Nancy Holt did some extraordinary behind- the-scenes emotion work to prevent
her ideals from clashing with her marriage. In the end, she had confined and
miniaturized her ideas of equality successfully enough to do two things she
badly wanted to do: feel like a feminist, and live at peace with a man who was
not. Her program had "worked." Evan won on the reality of the
situation, because Nancy did the second shift. Nancy won on the cover story;
they would talk about it as if they shared.
Nancy wore the upstairs-downstairs
myth as an ideological cloak to protect her from the contradictions in her
marriage and from the cultural and economic forces that press upon it. Nancy
and Evan Holt were caught on opposite sides of the gender revolution occurring
all around them. Through the 1960s, 1970s, and 1980s masses of women entered
the public world of work-but went only so far up the occupational ladder. They
tried for "equal" marriages, but got only so far in achieving it.

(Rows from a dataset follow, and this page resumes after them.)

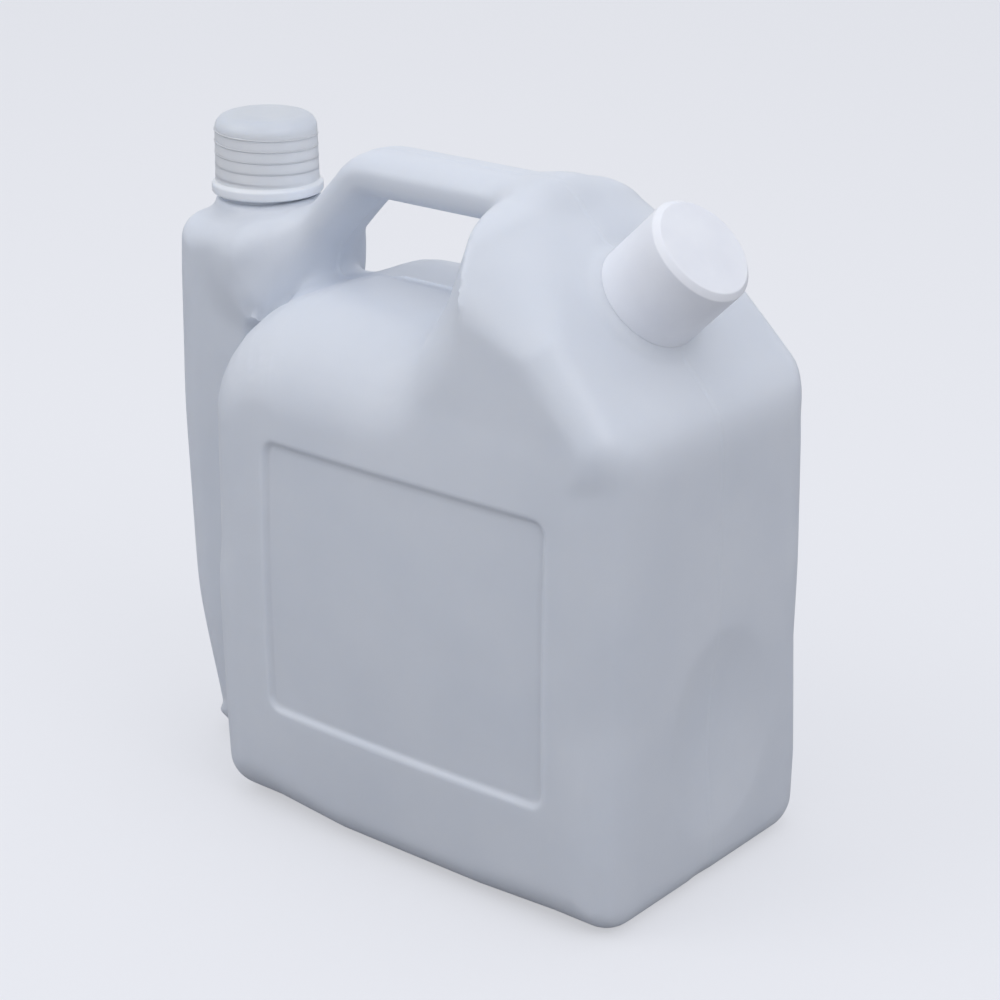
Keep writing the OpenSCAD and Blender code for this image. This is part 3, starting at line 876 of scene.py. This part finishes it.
def soft_light(name, place, aim, size, power, color=(1.0, 1.0, 1.0)):
    lamp = bpy.data.lights.new(name, "AREA")
    lamp.shape = "RECTANGLE"
    lamp.size, lamp.size_y = size
    lamp.energy = power
    lamp.color = color
    holder = bpy.data.objects.new(name, lamp)
    holder.location = place
    way = np.array(aim, float) - np.array(place, float)
    tilt = math.atan2(math.hypot(way[0], way[1]), -way[2])
    holder.rotation_euler = (tilt, 0.0, math.atan2(way[0], -way[1]) + math.pi)
    bpy.context.collection.objects.link(holder)


def studio():
    studio_floor()
    soft_light("key", (-0.8, -1.05, 1.3), (0.0, 0.0, 0.14), (1.0, 1.0), 5.6, (1.0, 1.0, 1.0))
    soft_light("top", (0.05, 0.1, 1.5), (0.0, 0.0, 0.1), (1.4, 1.0), 1.8, (0.97, 0.98, 1.0))
    soft_light("side", (1.2, -0.25, 1.15), (0.0, 0.0, 0.16), (0.9, 0.9), 4.6, (0.98, 0.98, 1.0))
    world = bpy.data.worlds.new("studio")
    world.use_nodes = True
    nodes, links = world.node_tree.nodes, world.node_tree.links
    light = nodes["Background"]
    light.inputs["Color"].default_value = (0.86, 0.90, 1.0, 1.0)
    place = nodes.new("ShaderNodeTexCoord")
    parts = nodes.new("ShaderNodeSeparateXYZ")
    rise = nodes.new("ShaderNodeMapRange")
    rise.inputs["From Min"].default_value = -0.1
    rise.inputs["To Min"].default_value = 0.52
    rise.inputs["To Max"].default_value = 0.90
    links.new(place.outputs["Generated"], parts.inputs[0])
    links.new(parts.outputs["Z"], rise.inputs["Value"])
    links.new(rise.outputs["Result"], light.inputs["Strength"])
    backdrop = nodes.new("ShaderNodeBackground")
    backdrop.inputs["Color"].default_value = (0.80, 0.81, 0.83, 1.0)
    seen = nodes.new("ShaderNodeLightPath")
    mirrored = nodes.new("ShaderNodeMath")
    mirrored.operation = "MAXIMUM"
    shown = nodes.new("ShaderNodeMath")
    shown.operation = "MAXIMUM"
    choice = nodes.new("ShaderNodeMixShader")
    links.new(seen.outputs["Is Glossy Ray"], mirrored.inputs[0])
    links.new(seen.outputs["Is Transmission Ray"], mirrored.inputs[1])
    links.new(seen.outputs["Is Camera Ray"], shown.inputs[0])
    links.new(mirrored.outputs[0], shown.inputs[1])
    links.new(shown.outputs[0], choice.inputs[0])
    links.new(light.outputs[0], choice.inputs[1])
    links.new(backdrop.outputs[0], choice.inputs[2])
    links.new(choice.outputs[0], nodes["World Output"].inputs[0])
    bpy.context.scene.world = world


def camera():
    data = bpy.data.cameras.new("camera")
    data.lens = LENS
    data.sensor_width = 36.0
    data.clip_start = 0.01
    holder = bpy.data.objects.new("camera", data)
    holder.location = CAMERA_PLACE
    holder.rotation_euler = (math.pi / 2.0 - CAMERA_ELEVATION, 0.0, CAMERA_AZIMUTH)
    bpy.context.collection.objects.link(holder)
    bpy.context.scene.camera = holder


bpy.context.scene.view_settings.view_transform = "Standard"
camera()
studio()
skin_group = moulded_group()
helix_nodes = helix_tree()
HDPE = natural_hdpe(skin_group)
WHITE = white_cap(skin_group)
CAP = natural_cap(skin_group)
FOAM = foam_liner(skin_group)

hand_in(bottle(HDPE, helix_nodes), "bottle", "bottle")
hand_in(fuel_cap(WHITE, helix_nodes), "fuel_cap", "fuel_cap")
hand_in(oil_cap(CAP, helix_nodes), "oil_cap", "oil_cap")
hand_in(liner("fuel_liner_disc", place_on_spout, FOAM), "fuel_cap_liner", "fuel_cap_liner")
hand_in(liner("oil_liner_disc", place_on_oil_neck, FOAM), "oil_cap_liner", "oil_cap_liner")
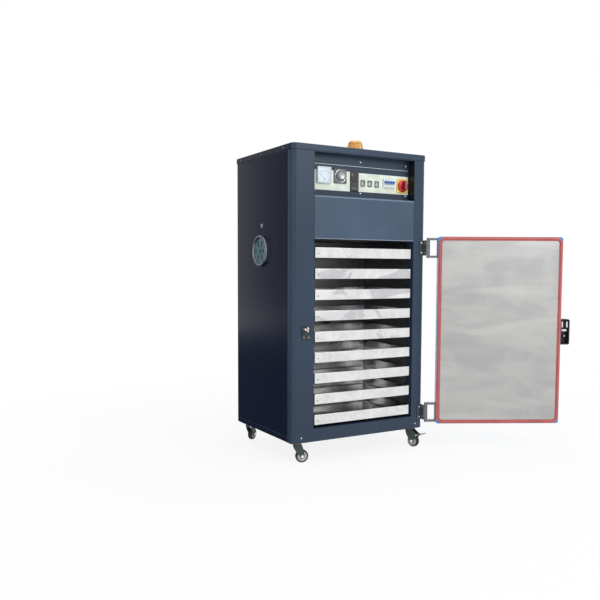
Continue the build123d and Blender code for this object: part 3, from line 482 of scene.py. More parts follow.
def lensFinish():
    # ribbed amber plastic that lets light through
    f = Finish("amberLens", colour(255, 186, 60), 0.16, Transmission_Weight=0.7, IOR=1.45)
    f.set(Specular_IOR_Level=0.5)
    cloud = f.noise(30, 3)
    f.set(
        Base_Color=f.mix(cloud, colour(255, 198, 92), colour(255, 226, 152)),
        Roughness=0.1 + cloud * 0.14,
    )
    f.bump(f.noise(240, 2), 0.00003)
    return f


chamberSteel = chamberFinish()
amberLens = lensFinish()
print("materials made")


# Surfaces
ways = {  # the axes of a face seen from outside: across, up and out
    "front": ((1, 0, 0), (0, 0, 1), (0, -1, 0)),
    "back": ((-1, 0, 0), (0, 0, 1), (0, 1, 0)),
    "left": ((0, -1, 0), (0, 0, 1), (-1, 0, 0)),
    "right": ((0, 1, 0), (0, 0, 1), (1, 0, 0)),
    "up": ((1, 0, 0), (0, 1, 0), (0, 0, 1)),
    "down": ((1, 0, 0), (0, -1, 0), (0, 0, -1)),
}
hingePin = np.array([400.0, -27.0])
doorTurn = math.radians(152)


def put(grid, way, origin):
    # millimetres across, up and out of a face, as a place in the frame in metres
    return (np.asarray(origin, float) + grid @ np.array(ways[way], float)) * 0.001


def opened(points):
    # a place laid out on the closed door, turned open about the hinge pins
    c, s = math.cos(doorTurn), math.sin(doorTurn)
    flat = points[..., :2] - hingePin * 0.001
    turned = flat @ np.array([[c, s], [-s, c]]) + hingePin * 0.001
    return np.concatenate([turned, points[..., 2:]], -1)


def rings(size, corner, profile, steps=6):
    # u runs round a rounded rectangle and v along a profile of (inset, height) pairs
    inset, height = np.array(profile, float).T
    half = np.array(size, float) / 2
    inset = np.minimum(inset, half.min())
    a, b = half[0] - inset, half[1] - inset
    r = np.minimum(np.clip(corner - inset, 0, None), np.minimum(a, b))
    angle = (np.arange(4)[:, None] * np.pi / 2 + np.linspace(0, np.pi / 2, steps + 1)).ravel()
    signA = np.repeat([1, -1, -1, 1], steps + 1)[:, None]
    signB = np.repeat([1, 1, -1, -1], steps + 1)[:, None]
    across = signA * (a - r) + r * np.cos(angle)[:, None]
    up = signB * (b - r) + r * np.sin(angle)[:, None]
    grid = np.stack([across, up, np.broadcast_to(height, across.shape)], -1)
    return np.concatenate([grid, grid[:1]])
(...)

They married men who liked them to work at the office but who wouldn’t share
the extra month a year at home. When a confusion about the identity of the
working woman created a cultural vacuum in the 1970s and 1980s, the image of
the supermom quietly glided in. She made the “stall” seem normal and happy. But
beneath the happy image of the woman with the flying hair are modern marriages
like the Holts’ reflecting intricate webs of tension, and the huge, hidden
emotional cost to women, men and children of having to “manage” inequality. Yet
on the surface, all we might see would be Nancy Holt bounding confidently out
the door at 8:30 a.m., briefcase in one hand, Joey in the other. All we might
hear would be Nancy’s and Evan’s talk about their marriage as happy, normal,
even “equal”—because equality was so important to Nancy.